Alonso was integral to it and Benitez tells in the book 'Champions League Dreams' how the entire system was built around Alonso, back after three months' recovering from a broken ankle, so lacking the ability to run.
Benitez began with a 4-2-3-1, to fool Juventus manager Fabio Capello, then switched to a 3-5-1, with Alonso protected by Igor Biscan and Antonio Nuñez instructed and under orders to pick out the long runs of Milan Baros. The switch evidently passed Capello by.
"Every team I see (that is successful) has to be comfortable playing with three systems," Alonso said.
"They need to adapt to each game depending on the circumstances.
"It is not about being loyal to your identity. No, no, no. It is about showing your strengths and showing your players what you need to do each game to prepare in the right way. Each game is totally different."

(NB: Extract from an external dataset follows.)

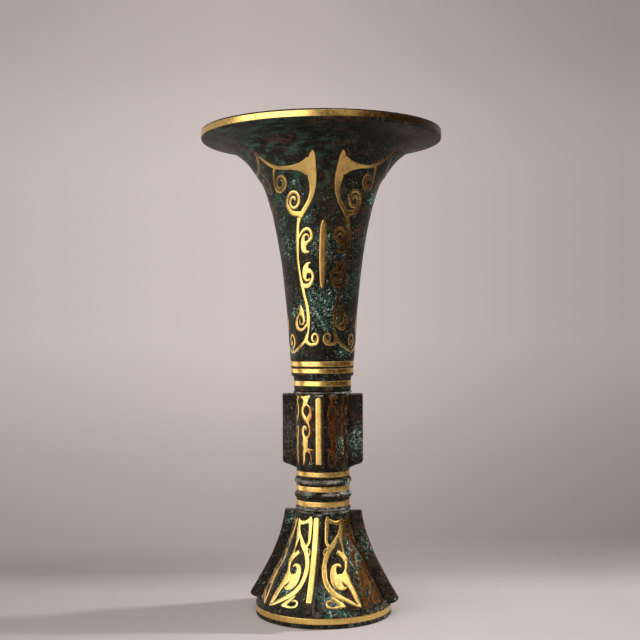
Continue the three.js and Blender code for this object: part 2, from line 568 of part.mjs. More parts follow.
// Spreading foot with four flanges, hollow underneath, on a plain ring with a gold band
function addFoot() {
  const grooveRadius = BASE_RING_RADIUS - GROOVE_DEPTH;
  const ringInside = BASE_RING_RADIUS - BASE_RING_WALL;
  const body = squared([
    [0, FOOT_TOP], ...footOutline, [grooveRadius, FOOT_BODY_BOTTOM - FIT], [0, FOOT_BODY_BOTTOM - FIT],
  ]);
  const base = turned([
    [0, GROOVE_ROOT], [grooveRadius - GROOVE_ROUND, GROOVE_ROOT],
    [grooveRadius, BASE_RING_TOP + GROOVE_ROUND],
    [BASE_RING_RADIUS, BASE_RING_TOP], [BASE_RING_RADIUS, 0], [0, 0],
  ]);
  const root = offset(footOutline, -FOOT_FLANGE_ROOT).slice(1, -1);
  const flange = upright([
    ...footFlangeFace, ...footFlangeEnd, ...root.reverse(),
    vec2([LOWER_SPIGOT_RADIUS + FLANGE_ROOT, footFlangeFace[0].y]),
  ], FLANGE_WIDTH);
  const flanges = Array.from({ length: FLANGES }, (_, i) => around(flange, FLANGES, i));
  const inside = offset(footOutline, -FOOT_WALL).filter((p) => p.y > BASE_RING_ROOM && p.y < FOOT_HOLLOW_TOP);
  const hollow = turned([
    [0, FOOT_HOLLOW_TOP], ...inside, [ringInside, BASE_RING_ROOM], [ringInside, -PAST], [0, -PAST],
  ]);
  const bore = turned([
    [0, FOOT_TOP + PAST], [LOWER_SPIGOT_RADIUS + FIT, FOOT_TOP + PAST],
    [LOWER_SPIGOT_RADIUS + FIT, FOOT_BORE_END], [0, FOOT_BORE_END],
  ], SMALL_STEPS);
  addStrips('foot', footFlangeFace, FOOT_STRIP, FOOT_TURN, footChannels);
  addPanels('foot_scroll', footScroll, footOutline, FOOT_TURN, FOOT_RIGHT);
  addPanels('foot_corner_scroll', cornerScroll, footOutline, FOOT_TURN, FOOT_RIGHT);
  addBand('foot_gold_band', FOOT_BAND, footChannels);
  const whole = setTurn(addAll([body, ...flanges]), FOOT_TURN).add(base);
  addPiece('spreading_foot', cutAll(whole, [hollow, bore, ...footChannels]), bronze);
}

function addSolder(name, inner, outer, bottom, top) {
  addPiece(name, ring(inner + FIT, outer, bottom + FIT, top - FIT), solder);
}

addNeck();
addKnop();
addFoot();
addSolder('upper_solder_ring', SPIGOT_RADIUS, UPPER_SOLDER_RADIUS, KNOP_TOP, NECK_BOTTOM);
addSolder('lower_solder_ring', LOWER_SPIGOT_RADIUS, LOWER_SOLDER_RADIUS, FOOT_TOP, KNOP_BOTTOM);

export default object;
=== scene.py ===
"""Bronze gu vase with gold scroll inlay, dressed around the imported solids.

Sizes of the vase are in millimetres, and every finished piece is scaled to metres in the solids' frame,
with +Z up, the foot on z = 0 and the photographed front towards -Y. Sizes of the studio are in metres.
"""

import logging
import math
from bisect import bisect_left
from collections.abc import Callable, Sequence
from dataclasses import dataclass
from enum import Enum

import bmesh
import bpy
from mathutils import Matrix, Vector, geometry, kdtree, noise


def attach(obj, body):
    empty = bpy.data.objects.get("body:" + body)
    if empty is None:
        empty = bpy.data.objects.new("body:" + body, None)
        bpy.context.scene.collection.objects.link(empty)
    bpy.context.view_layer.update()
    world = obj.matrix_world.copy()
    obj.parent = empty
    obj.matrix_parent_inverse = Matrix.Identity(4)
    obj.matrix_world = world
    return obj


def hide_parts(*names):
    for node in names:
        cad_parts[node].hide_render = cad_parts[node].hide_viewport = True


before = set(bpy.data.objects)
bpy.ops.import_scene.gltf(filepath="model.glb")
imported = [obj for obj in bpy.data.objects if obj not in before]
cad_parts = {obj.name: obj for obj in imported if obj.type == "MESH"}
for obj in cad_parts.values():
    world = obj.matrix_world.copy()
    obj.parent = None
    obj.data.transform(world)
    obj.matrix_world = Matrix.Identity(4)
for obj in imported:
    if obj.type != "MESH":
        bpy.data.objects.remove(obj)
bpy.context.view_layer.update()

log = logging.getLogger("gu_vase")

MM = 0.001
BODY = "root"
FULL_TURN = 2 * math.pi
QUARTER = math.pi / 2
# Angle of the ornament that the photograph shows
FRONT = 0.0

Row = tuple[float, float]
Station = tuple[float, float, float]
Place = tuple[float, float, float]
Spot = tuple[float, float, float, float, float]
Tint = tuple[str, Spot]
Stroke = Sequence[Station]
Stops = Sequence[tuple[float, str]]


class Slot(Enum):
    """The record's material slots."""

    BRONZE = "patinated_bronze"
    GOLD = "gold_inlay"
    SOLDER = "solder"


class Side(Enum):
    """Which half of a mirrored ornament a scroll belongs to."""

    LEFT = -1
    RIGHT = 1


# Curves

def blend_points(points: Sequence[tuple[float, ...]], t: float) -> tuple[float, ...]:
    """Point on the smooth curve through some points.

    Args:
        points: Points of any dimension that the curve passes through.
        t: Place along the curve, from 0 to 1.

    Returns:
        The point, with as many numbers as the given ones.
    """
    last = len(points) - 1
    place = min(max(t * last, 0.0), last - 1e-9)
    i = int(place)
    w = place - i
    b, c = points[i], points[i + 1]
    a = points[i - 1] if i > 0 else tuple(2 * p - q for p, q in zip(b, c))
    d = points[i + 2] if i + 2 <= last else tuple(2 * q - p for p, q in zip(b, c))
    return tuple(
        0.5 * (2 * q + (r - p) * w + (2 * p - 5 * q + 4 * r - s) * w * w + (3 * q - p - 3 * r + s) * w ** 3)
        for p, q, r, s in zip(a, b, c, d)
    )


def spaced(points: Sequence[tuple[float, ...]], step: float, tries: int = 24) -> list[tuple[float, ...]]:
    """Points at about equal distances along the smooth curve through some points.

    Args:
        points: Points that the curve passes through; the first two numbers are its plane.
        step: Wanted distance between neighbours, in millimetres.
        tries: Points measured for each given one.

    Returns:
        The resampled points, both ends included.
    """
    count = tries * len(points)
    fine = [blend_points(points, i / count) for i in range(count + 1)]
    travelled = [0.0]
    for p, q in zip(fine, fine[1:]):
        travelled.append(travelled[-1] + math.hypot(q[0] - p[0], q[1] - p[1]))
    count = max(2, round(travelled[-1] / step))
    result = []
    for k in range(count + 1):
        wanted = travelled[-1] * k / count
        i = min(max(bisect_left(travelled, wanted), 1), len(fine) - 1)
        span = travelled[i] - travelled[i - 1] or 1.0
        w = (wanted - travelled[i - 1]) / span
        result.append(tuple(p + w * (q - p) for p, q in zip(fine[i - 1], fine[i])))
    return result


def blend_rows(p: Row, q: Row, w: float) -> Row:
    """Point between two points."""
    return p[0] + (q[0] - p[0]) * w, p[1] + (q[1] - p[1]) * w


def straight(points: Sequence[Row], step: float) -> list[Row]:
    """Points at about equal distances along straight lines between some points, corners included."""
    result = [points[0]]
    for p, q in zip(points, points[1:]):
        count = max(1, round(math.dist(p, q) / step))
        result.extend(blend_rows(p, q, k / count) for k in range(1, count + 1))
    return result


def close_rows(corners: Sequence[Row], step: float) -> list[Row]:
    """Adds points along the straight sides of an outline so that no side is longer than a step."""
    return straight([*corners, corners[0]], step)[:-1]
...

City can at least take some hope from the fact that Bayern Munich may struggle for motivation tonight.
"To play football we need tension, we need something to fight for," reflected their manager, Pep Guardiola, last night.
"You have to be a little bit afraid to play football. The power, the joy to qualify with the three points. . . we can't find that. The job is done. You have to find. . . kinds of tricks to focus on our game tomorrow."
Asked if he was surprised that none of the wealthy Premier League clubs had made a move for Alonso during the summer, Guardiola was deferential about the riches of an English environment where it seems inevitable that he will eventually work his managerial skills.
"You are lucky. You have a lot of money," he said. "It is good. And the board have a lot of money to spend on players so it is good."
No, he was the lucky one, with his £5m Alonso, it was put back at the manager. And he did not disagree.
"It was perfect for him at Bayern Munich in Germany," he replied. "That's why we had the opportunity to pick him up. Obviously, we are so happy."